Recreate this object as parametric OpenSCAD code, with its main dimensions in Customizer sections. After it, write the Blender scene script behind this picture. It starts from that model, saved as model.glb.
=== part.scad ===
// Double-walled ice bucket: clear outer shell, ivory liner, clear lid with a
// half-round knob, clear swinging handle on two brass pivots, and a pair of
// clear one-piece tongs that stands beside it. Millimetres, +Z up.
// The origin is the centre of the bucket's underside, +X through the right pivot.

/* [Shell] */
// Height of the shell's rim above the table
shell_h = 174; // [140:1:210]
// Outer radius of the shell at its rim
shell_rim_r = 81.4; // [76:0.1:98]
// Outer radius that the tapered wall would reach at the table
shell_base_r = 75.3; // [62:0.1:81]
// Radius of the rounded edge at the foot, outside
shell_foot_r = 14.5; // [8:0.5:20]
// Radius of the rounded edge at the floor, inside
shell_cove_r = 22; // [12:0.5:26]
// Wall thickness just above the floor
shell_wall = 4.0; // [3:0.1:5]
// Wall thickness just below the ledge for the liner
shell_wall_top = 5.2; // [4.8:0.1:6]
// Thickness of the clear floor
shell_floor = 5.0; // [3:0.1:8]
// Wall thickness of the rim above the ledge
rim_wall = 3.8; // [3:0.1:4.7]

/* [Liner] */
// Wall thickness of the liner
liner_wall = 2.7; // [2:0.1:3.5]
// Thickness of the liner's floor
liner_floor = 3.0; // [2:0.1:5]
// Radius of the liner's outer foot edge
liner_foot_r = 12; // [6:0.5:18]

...

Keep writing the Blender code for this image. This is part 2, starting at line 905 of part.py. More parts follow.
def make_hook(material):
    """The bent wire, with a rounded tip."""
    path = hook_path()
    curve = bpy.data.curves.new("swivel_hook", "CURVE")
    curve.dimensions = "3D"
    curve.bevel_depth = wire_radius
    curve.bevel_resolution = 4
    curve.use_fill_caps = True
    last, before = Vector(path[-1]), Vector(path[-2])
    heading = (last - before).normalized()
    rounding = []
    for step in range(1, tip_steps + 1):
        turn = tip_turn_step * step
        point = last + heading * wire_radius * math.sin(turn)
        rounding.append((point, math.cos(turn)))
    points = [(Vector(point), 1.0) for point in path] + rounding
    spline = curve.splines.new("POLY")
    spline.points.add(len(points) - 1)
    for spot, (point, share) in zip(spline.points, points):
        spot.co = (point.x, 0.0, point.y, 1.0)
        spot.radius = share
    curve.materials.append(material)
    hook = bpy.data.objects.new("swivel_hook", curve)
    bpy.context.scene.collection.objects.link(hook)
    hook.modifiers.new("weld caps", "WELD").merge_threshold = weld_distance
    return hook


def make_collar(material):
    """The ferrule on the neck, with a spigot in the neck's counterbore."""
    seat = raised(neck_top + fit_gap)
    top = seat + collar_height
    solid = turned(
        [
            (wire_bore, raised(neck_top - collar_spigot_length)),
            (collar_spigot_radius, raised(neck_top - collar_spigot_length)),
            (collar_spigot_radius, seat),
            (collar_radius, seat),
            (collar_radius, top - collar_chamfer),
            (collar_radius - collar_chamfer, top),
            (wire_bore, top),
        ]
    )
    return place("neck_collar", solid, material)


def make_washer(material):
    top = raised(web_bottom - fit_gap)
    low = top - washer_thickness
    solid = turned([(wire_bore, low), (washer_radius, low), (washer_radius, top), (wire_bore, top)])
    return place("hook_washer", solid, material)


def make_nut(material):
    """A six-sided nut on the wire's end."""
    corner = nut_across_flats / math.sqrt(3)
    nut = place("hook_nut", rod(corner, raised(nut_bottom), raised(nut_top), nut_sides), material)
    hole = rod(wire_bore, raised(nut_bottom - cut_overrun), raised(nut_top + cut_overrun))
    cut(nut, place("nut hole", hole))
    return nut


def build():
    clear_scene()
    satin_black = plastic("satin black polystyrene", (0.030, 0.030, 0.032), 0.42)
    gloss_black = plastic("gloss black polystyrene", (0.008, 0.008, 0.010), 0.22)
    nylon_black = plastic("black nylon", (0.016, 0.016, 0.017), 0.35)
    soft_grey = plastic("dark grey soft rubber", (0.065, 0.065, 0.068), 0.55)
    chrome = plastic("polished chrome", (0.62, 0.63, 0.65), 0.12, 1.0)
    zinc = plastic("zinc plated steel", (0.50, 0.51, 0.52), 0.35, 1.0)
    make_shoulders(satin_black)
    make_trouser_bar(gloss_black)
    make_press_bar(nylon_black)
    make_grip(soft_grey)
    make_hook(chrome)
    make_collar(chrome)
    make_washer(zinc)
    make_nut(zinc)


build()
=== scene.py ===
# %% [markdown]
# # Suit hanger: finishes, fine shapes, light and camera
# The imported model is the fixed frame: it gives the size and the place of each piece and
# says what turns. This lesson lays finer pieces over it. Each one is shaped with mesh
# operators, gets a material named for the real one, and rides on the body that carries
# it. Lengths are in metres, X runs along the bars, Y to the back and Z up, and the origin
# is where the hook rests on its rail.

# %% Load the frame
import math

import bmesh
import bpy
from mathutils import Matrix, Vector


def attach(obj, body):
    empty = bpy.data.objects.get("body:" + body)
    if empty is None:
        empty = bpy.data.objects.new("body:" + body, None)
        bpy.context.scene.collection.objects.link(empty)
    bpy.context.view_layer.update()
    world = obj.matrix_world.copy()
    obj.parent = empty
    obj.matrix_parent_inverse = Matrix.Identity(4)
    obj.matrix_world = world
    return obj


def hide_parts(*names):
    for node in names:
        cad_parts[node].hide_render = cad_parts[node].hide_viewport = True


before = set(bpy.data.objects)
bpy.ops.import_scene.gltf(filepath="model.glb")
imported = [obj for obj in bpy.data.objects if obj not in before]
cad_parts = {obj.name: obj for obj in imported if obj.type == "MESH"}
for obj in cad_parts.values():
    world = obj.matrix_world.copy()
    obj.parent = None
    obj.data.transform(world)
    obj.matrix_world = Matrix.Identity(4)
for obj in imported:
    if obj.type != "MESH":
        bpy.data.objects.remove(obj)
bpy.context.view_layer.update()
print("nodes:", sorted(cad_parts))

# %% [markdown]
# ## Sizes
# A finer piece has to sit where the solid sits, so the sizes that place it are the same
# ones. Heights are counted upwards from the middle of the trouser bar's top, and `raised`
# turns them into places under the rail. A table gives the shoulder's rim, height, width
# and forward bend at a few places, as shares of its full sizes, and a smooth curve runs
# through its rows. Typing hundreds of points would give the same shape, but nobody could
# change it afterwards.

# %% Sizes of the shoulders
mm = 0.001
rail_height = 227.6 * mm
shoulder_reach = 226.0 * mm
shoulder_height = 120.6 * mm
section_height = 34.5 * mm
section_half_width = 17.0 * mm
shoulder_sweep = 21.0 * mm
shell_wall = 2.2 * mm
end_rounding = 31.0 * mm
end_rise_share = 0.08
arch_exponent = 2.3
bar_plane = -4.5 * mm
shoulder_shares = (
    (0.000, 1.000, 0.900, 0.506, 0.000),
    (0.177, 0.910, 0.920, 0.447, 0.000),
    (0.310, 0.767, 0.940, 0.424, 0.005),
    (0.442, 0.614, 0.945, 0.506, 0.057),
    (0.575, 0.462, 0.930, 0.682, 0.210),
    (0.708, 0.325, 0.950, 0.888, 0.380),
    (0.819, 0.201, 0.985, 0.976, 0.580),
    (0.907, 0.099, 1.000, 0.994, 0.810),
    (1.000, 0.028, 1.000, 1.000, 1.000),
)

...

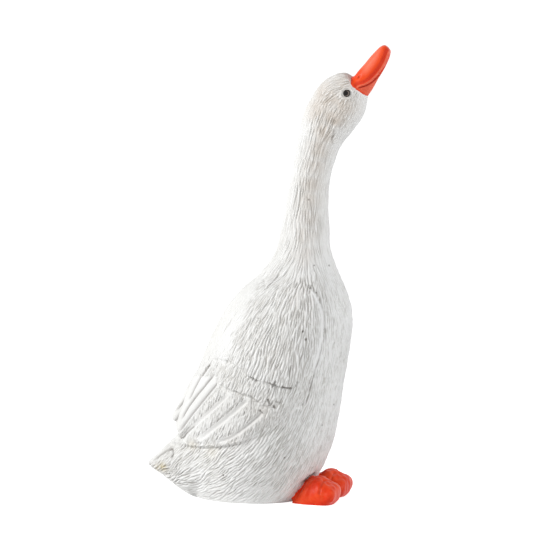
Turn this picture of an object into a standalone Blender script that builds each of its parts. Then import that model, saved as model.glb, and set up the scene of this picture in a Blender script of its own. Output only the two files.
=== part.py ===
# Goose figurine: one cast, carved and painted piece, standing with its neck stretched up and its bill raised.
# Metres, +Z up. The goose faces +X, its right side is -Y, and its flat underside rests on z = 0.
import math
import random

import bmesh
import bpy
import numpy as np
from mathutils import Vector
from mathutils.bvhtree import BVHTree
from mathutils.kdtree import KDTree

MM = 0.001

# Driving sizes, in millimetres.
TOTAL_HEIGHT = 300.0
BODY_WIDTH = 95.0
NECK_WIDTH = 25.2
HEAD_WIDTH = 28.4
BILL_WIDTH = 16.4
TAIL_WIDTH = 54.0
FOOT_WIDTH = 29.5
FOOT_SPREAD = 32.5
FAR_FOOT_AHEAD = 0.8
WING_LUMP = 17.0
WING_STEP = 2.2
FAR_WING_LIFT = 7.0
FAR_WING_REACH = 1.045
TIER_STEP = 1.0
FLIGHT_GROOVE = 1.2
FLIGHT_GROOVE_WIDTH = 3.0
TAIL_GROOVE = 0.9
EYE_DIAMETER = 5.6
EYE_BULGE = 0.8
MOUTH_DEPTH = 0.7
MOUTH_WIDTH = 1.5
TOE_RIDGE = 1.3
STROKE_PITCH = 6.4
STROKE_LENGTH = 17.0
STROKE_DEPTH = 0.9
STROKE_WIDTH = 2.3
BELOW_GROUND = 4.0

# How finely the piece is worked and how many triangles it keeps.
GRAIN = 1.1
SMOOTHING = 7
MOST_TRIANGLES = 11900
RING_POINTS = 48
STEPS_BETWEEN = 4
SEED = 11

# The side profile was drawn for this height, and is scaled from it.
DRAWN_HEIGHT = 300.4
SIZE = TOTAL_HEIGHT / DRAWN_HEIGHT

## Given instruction
Copy out precisely the lines from the line with "make_shoulders(satin_black)" to the line with "if empty is" in the material above, including those two lines and omitting all the rest.

## Answer below
    make_shoulders(satin_black)
    make_trouser_bar(gloss_black)
    make_press_bar(nylon_black)
    make_grip(soft_grey)
    make_hook(chrome)
    make_collar(chrome)
    make_washer(zinc)
    make_nut(zinc)


build()
=== scene.py ===
# %% [markdown]
# # Suit hanger: finishes, fine shapes, light and camera
# The imported model is the fixed frame: it gives the size and the place of each piece and
# says what turns. This lesson lays finer pieces over it. Each one is shaped with mesh
# operators, gets a material named for the real one, and rides on the body that carries
# it. Lengths are in metres, X runs along the bars, Y to the back and Z up, and the origin
# is where the hook rests on its rail.

# %% Load the frame
import math

import bmesh
import bpy
from mathutils import Matrix, Vector


def attach(obj, body):
    empty = bpy.data.objects.get("body:" + body)
    if empty is None:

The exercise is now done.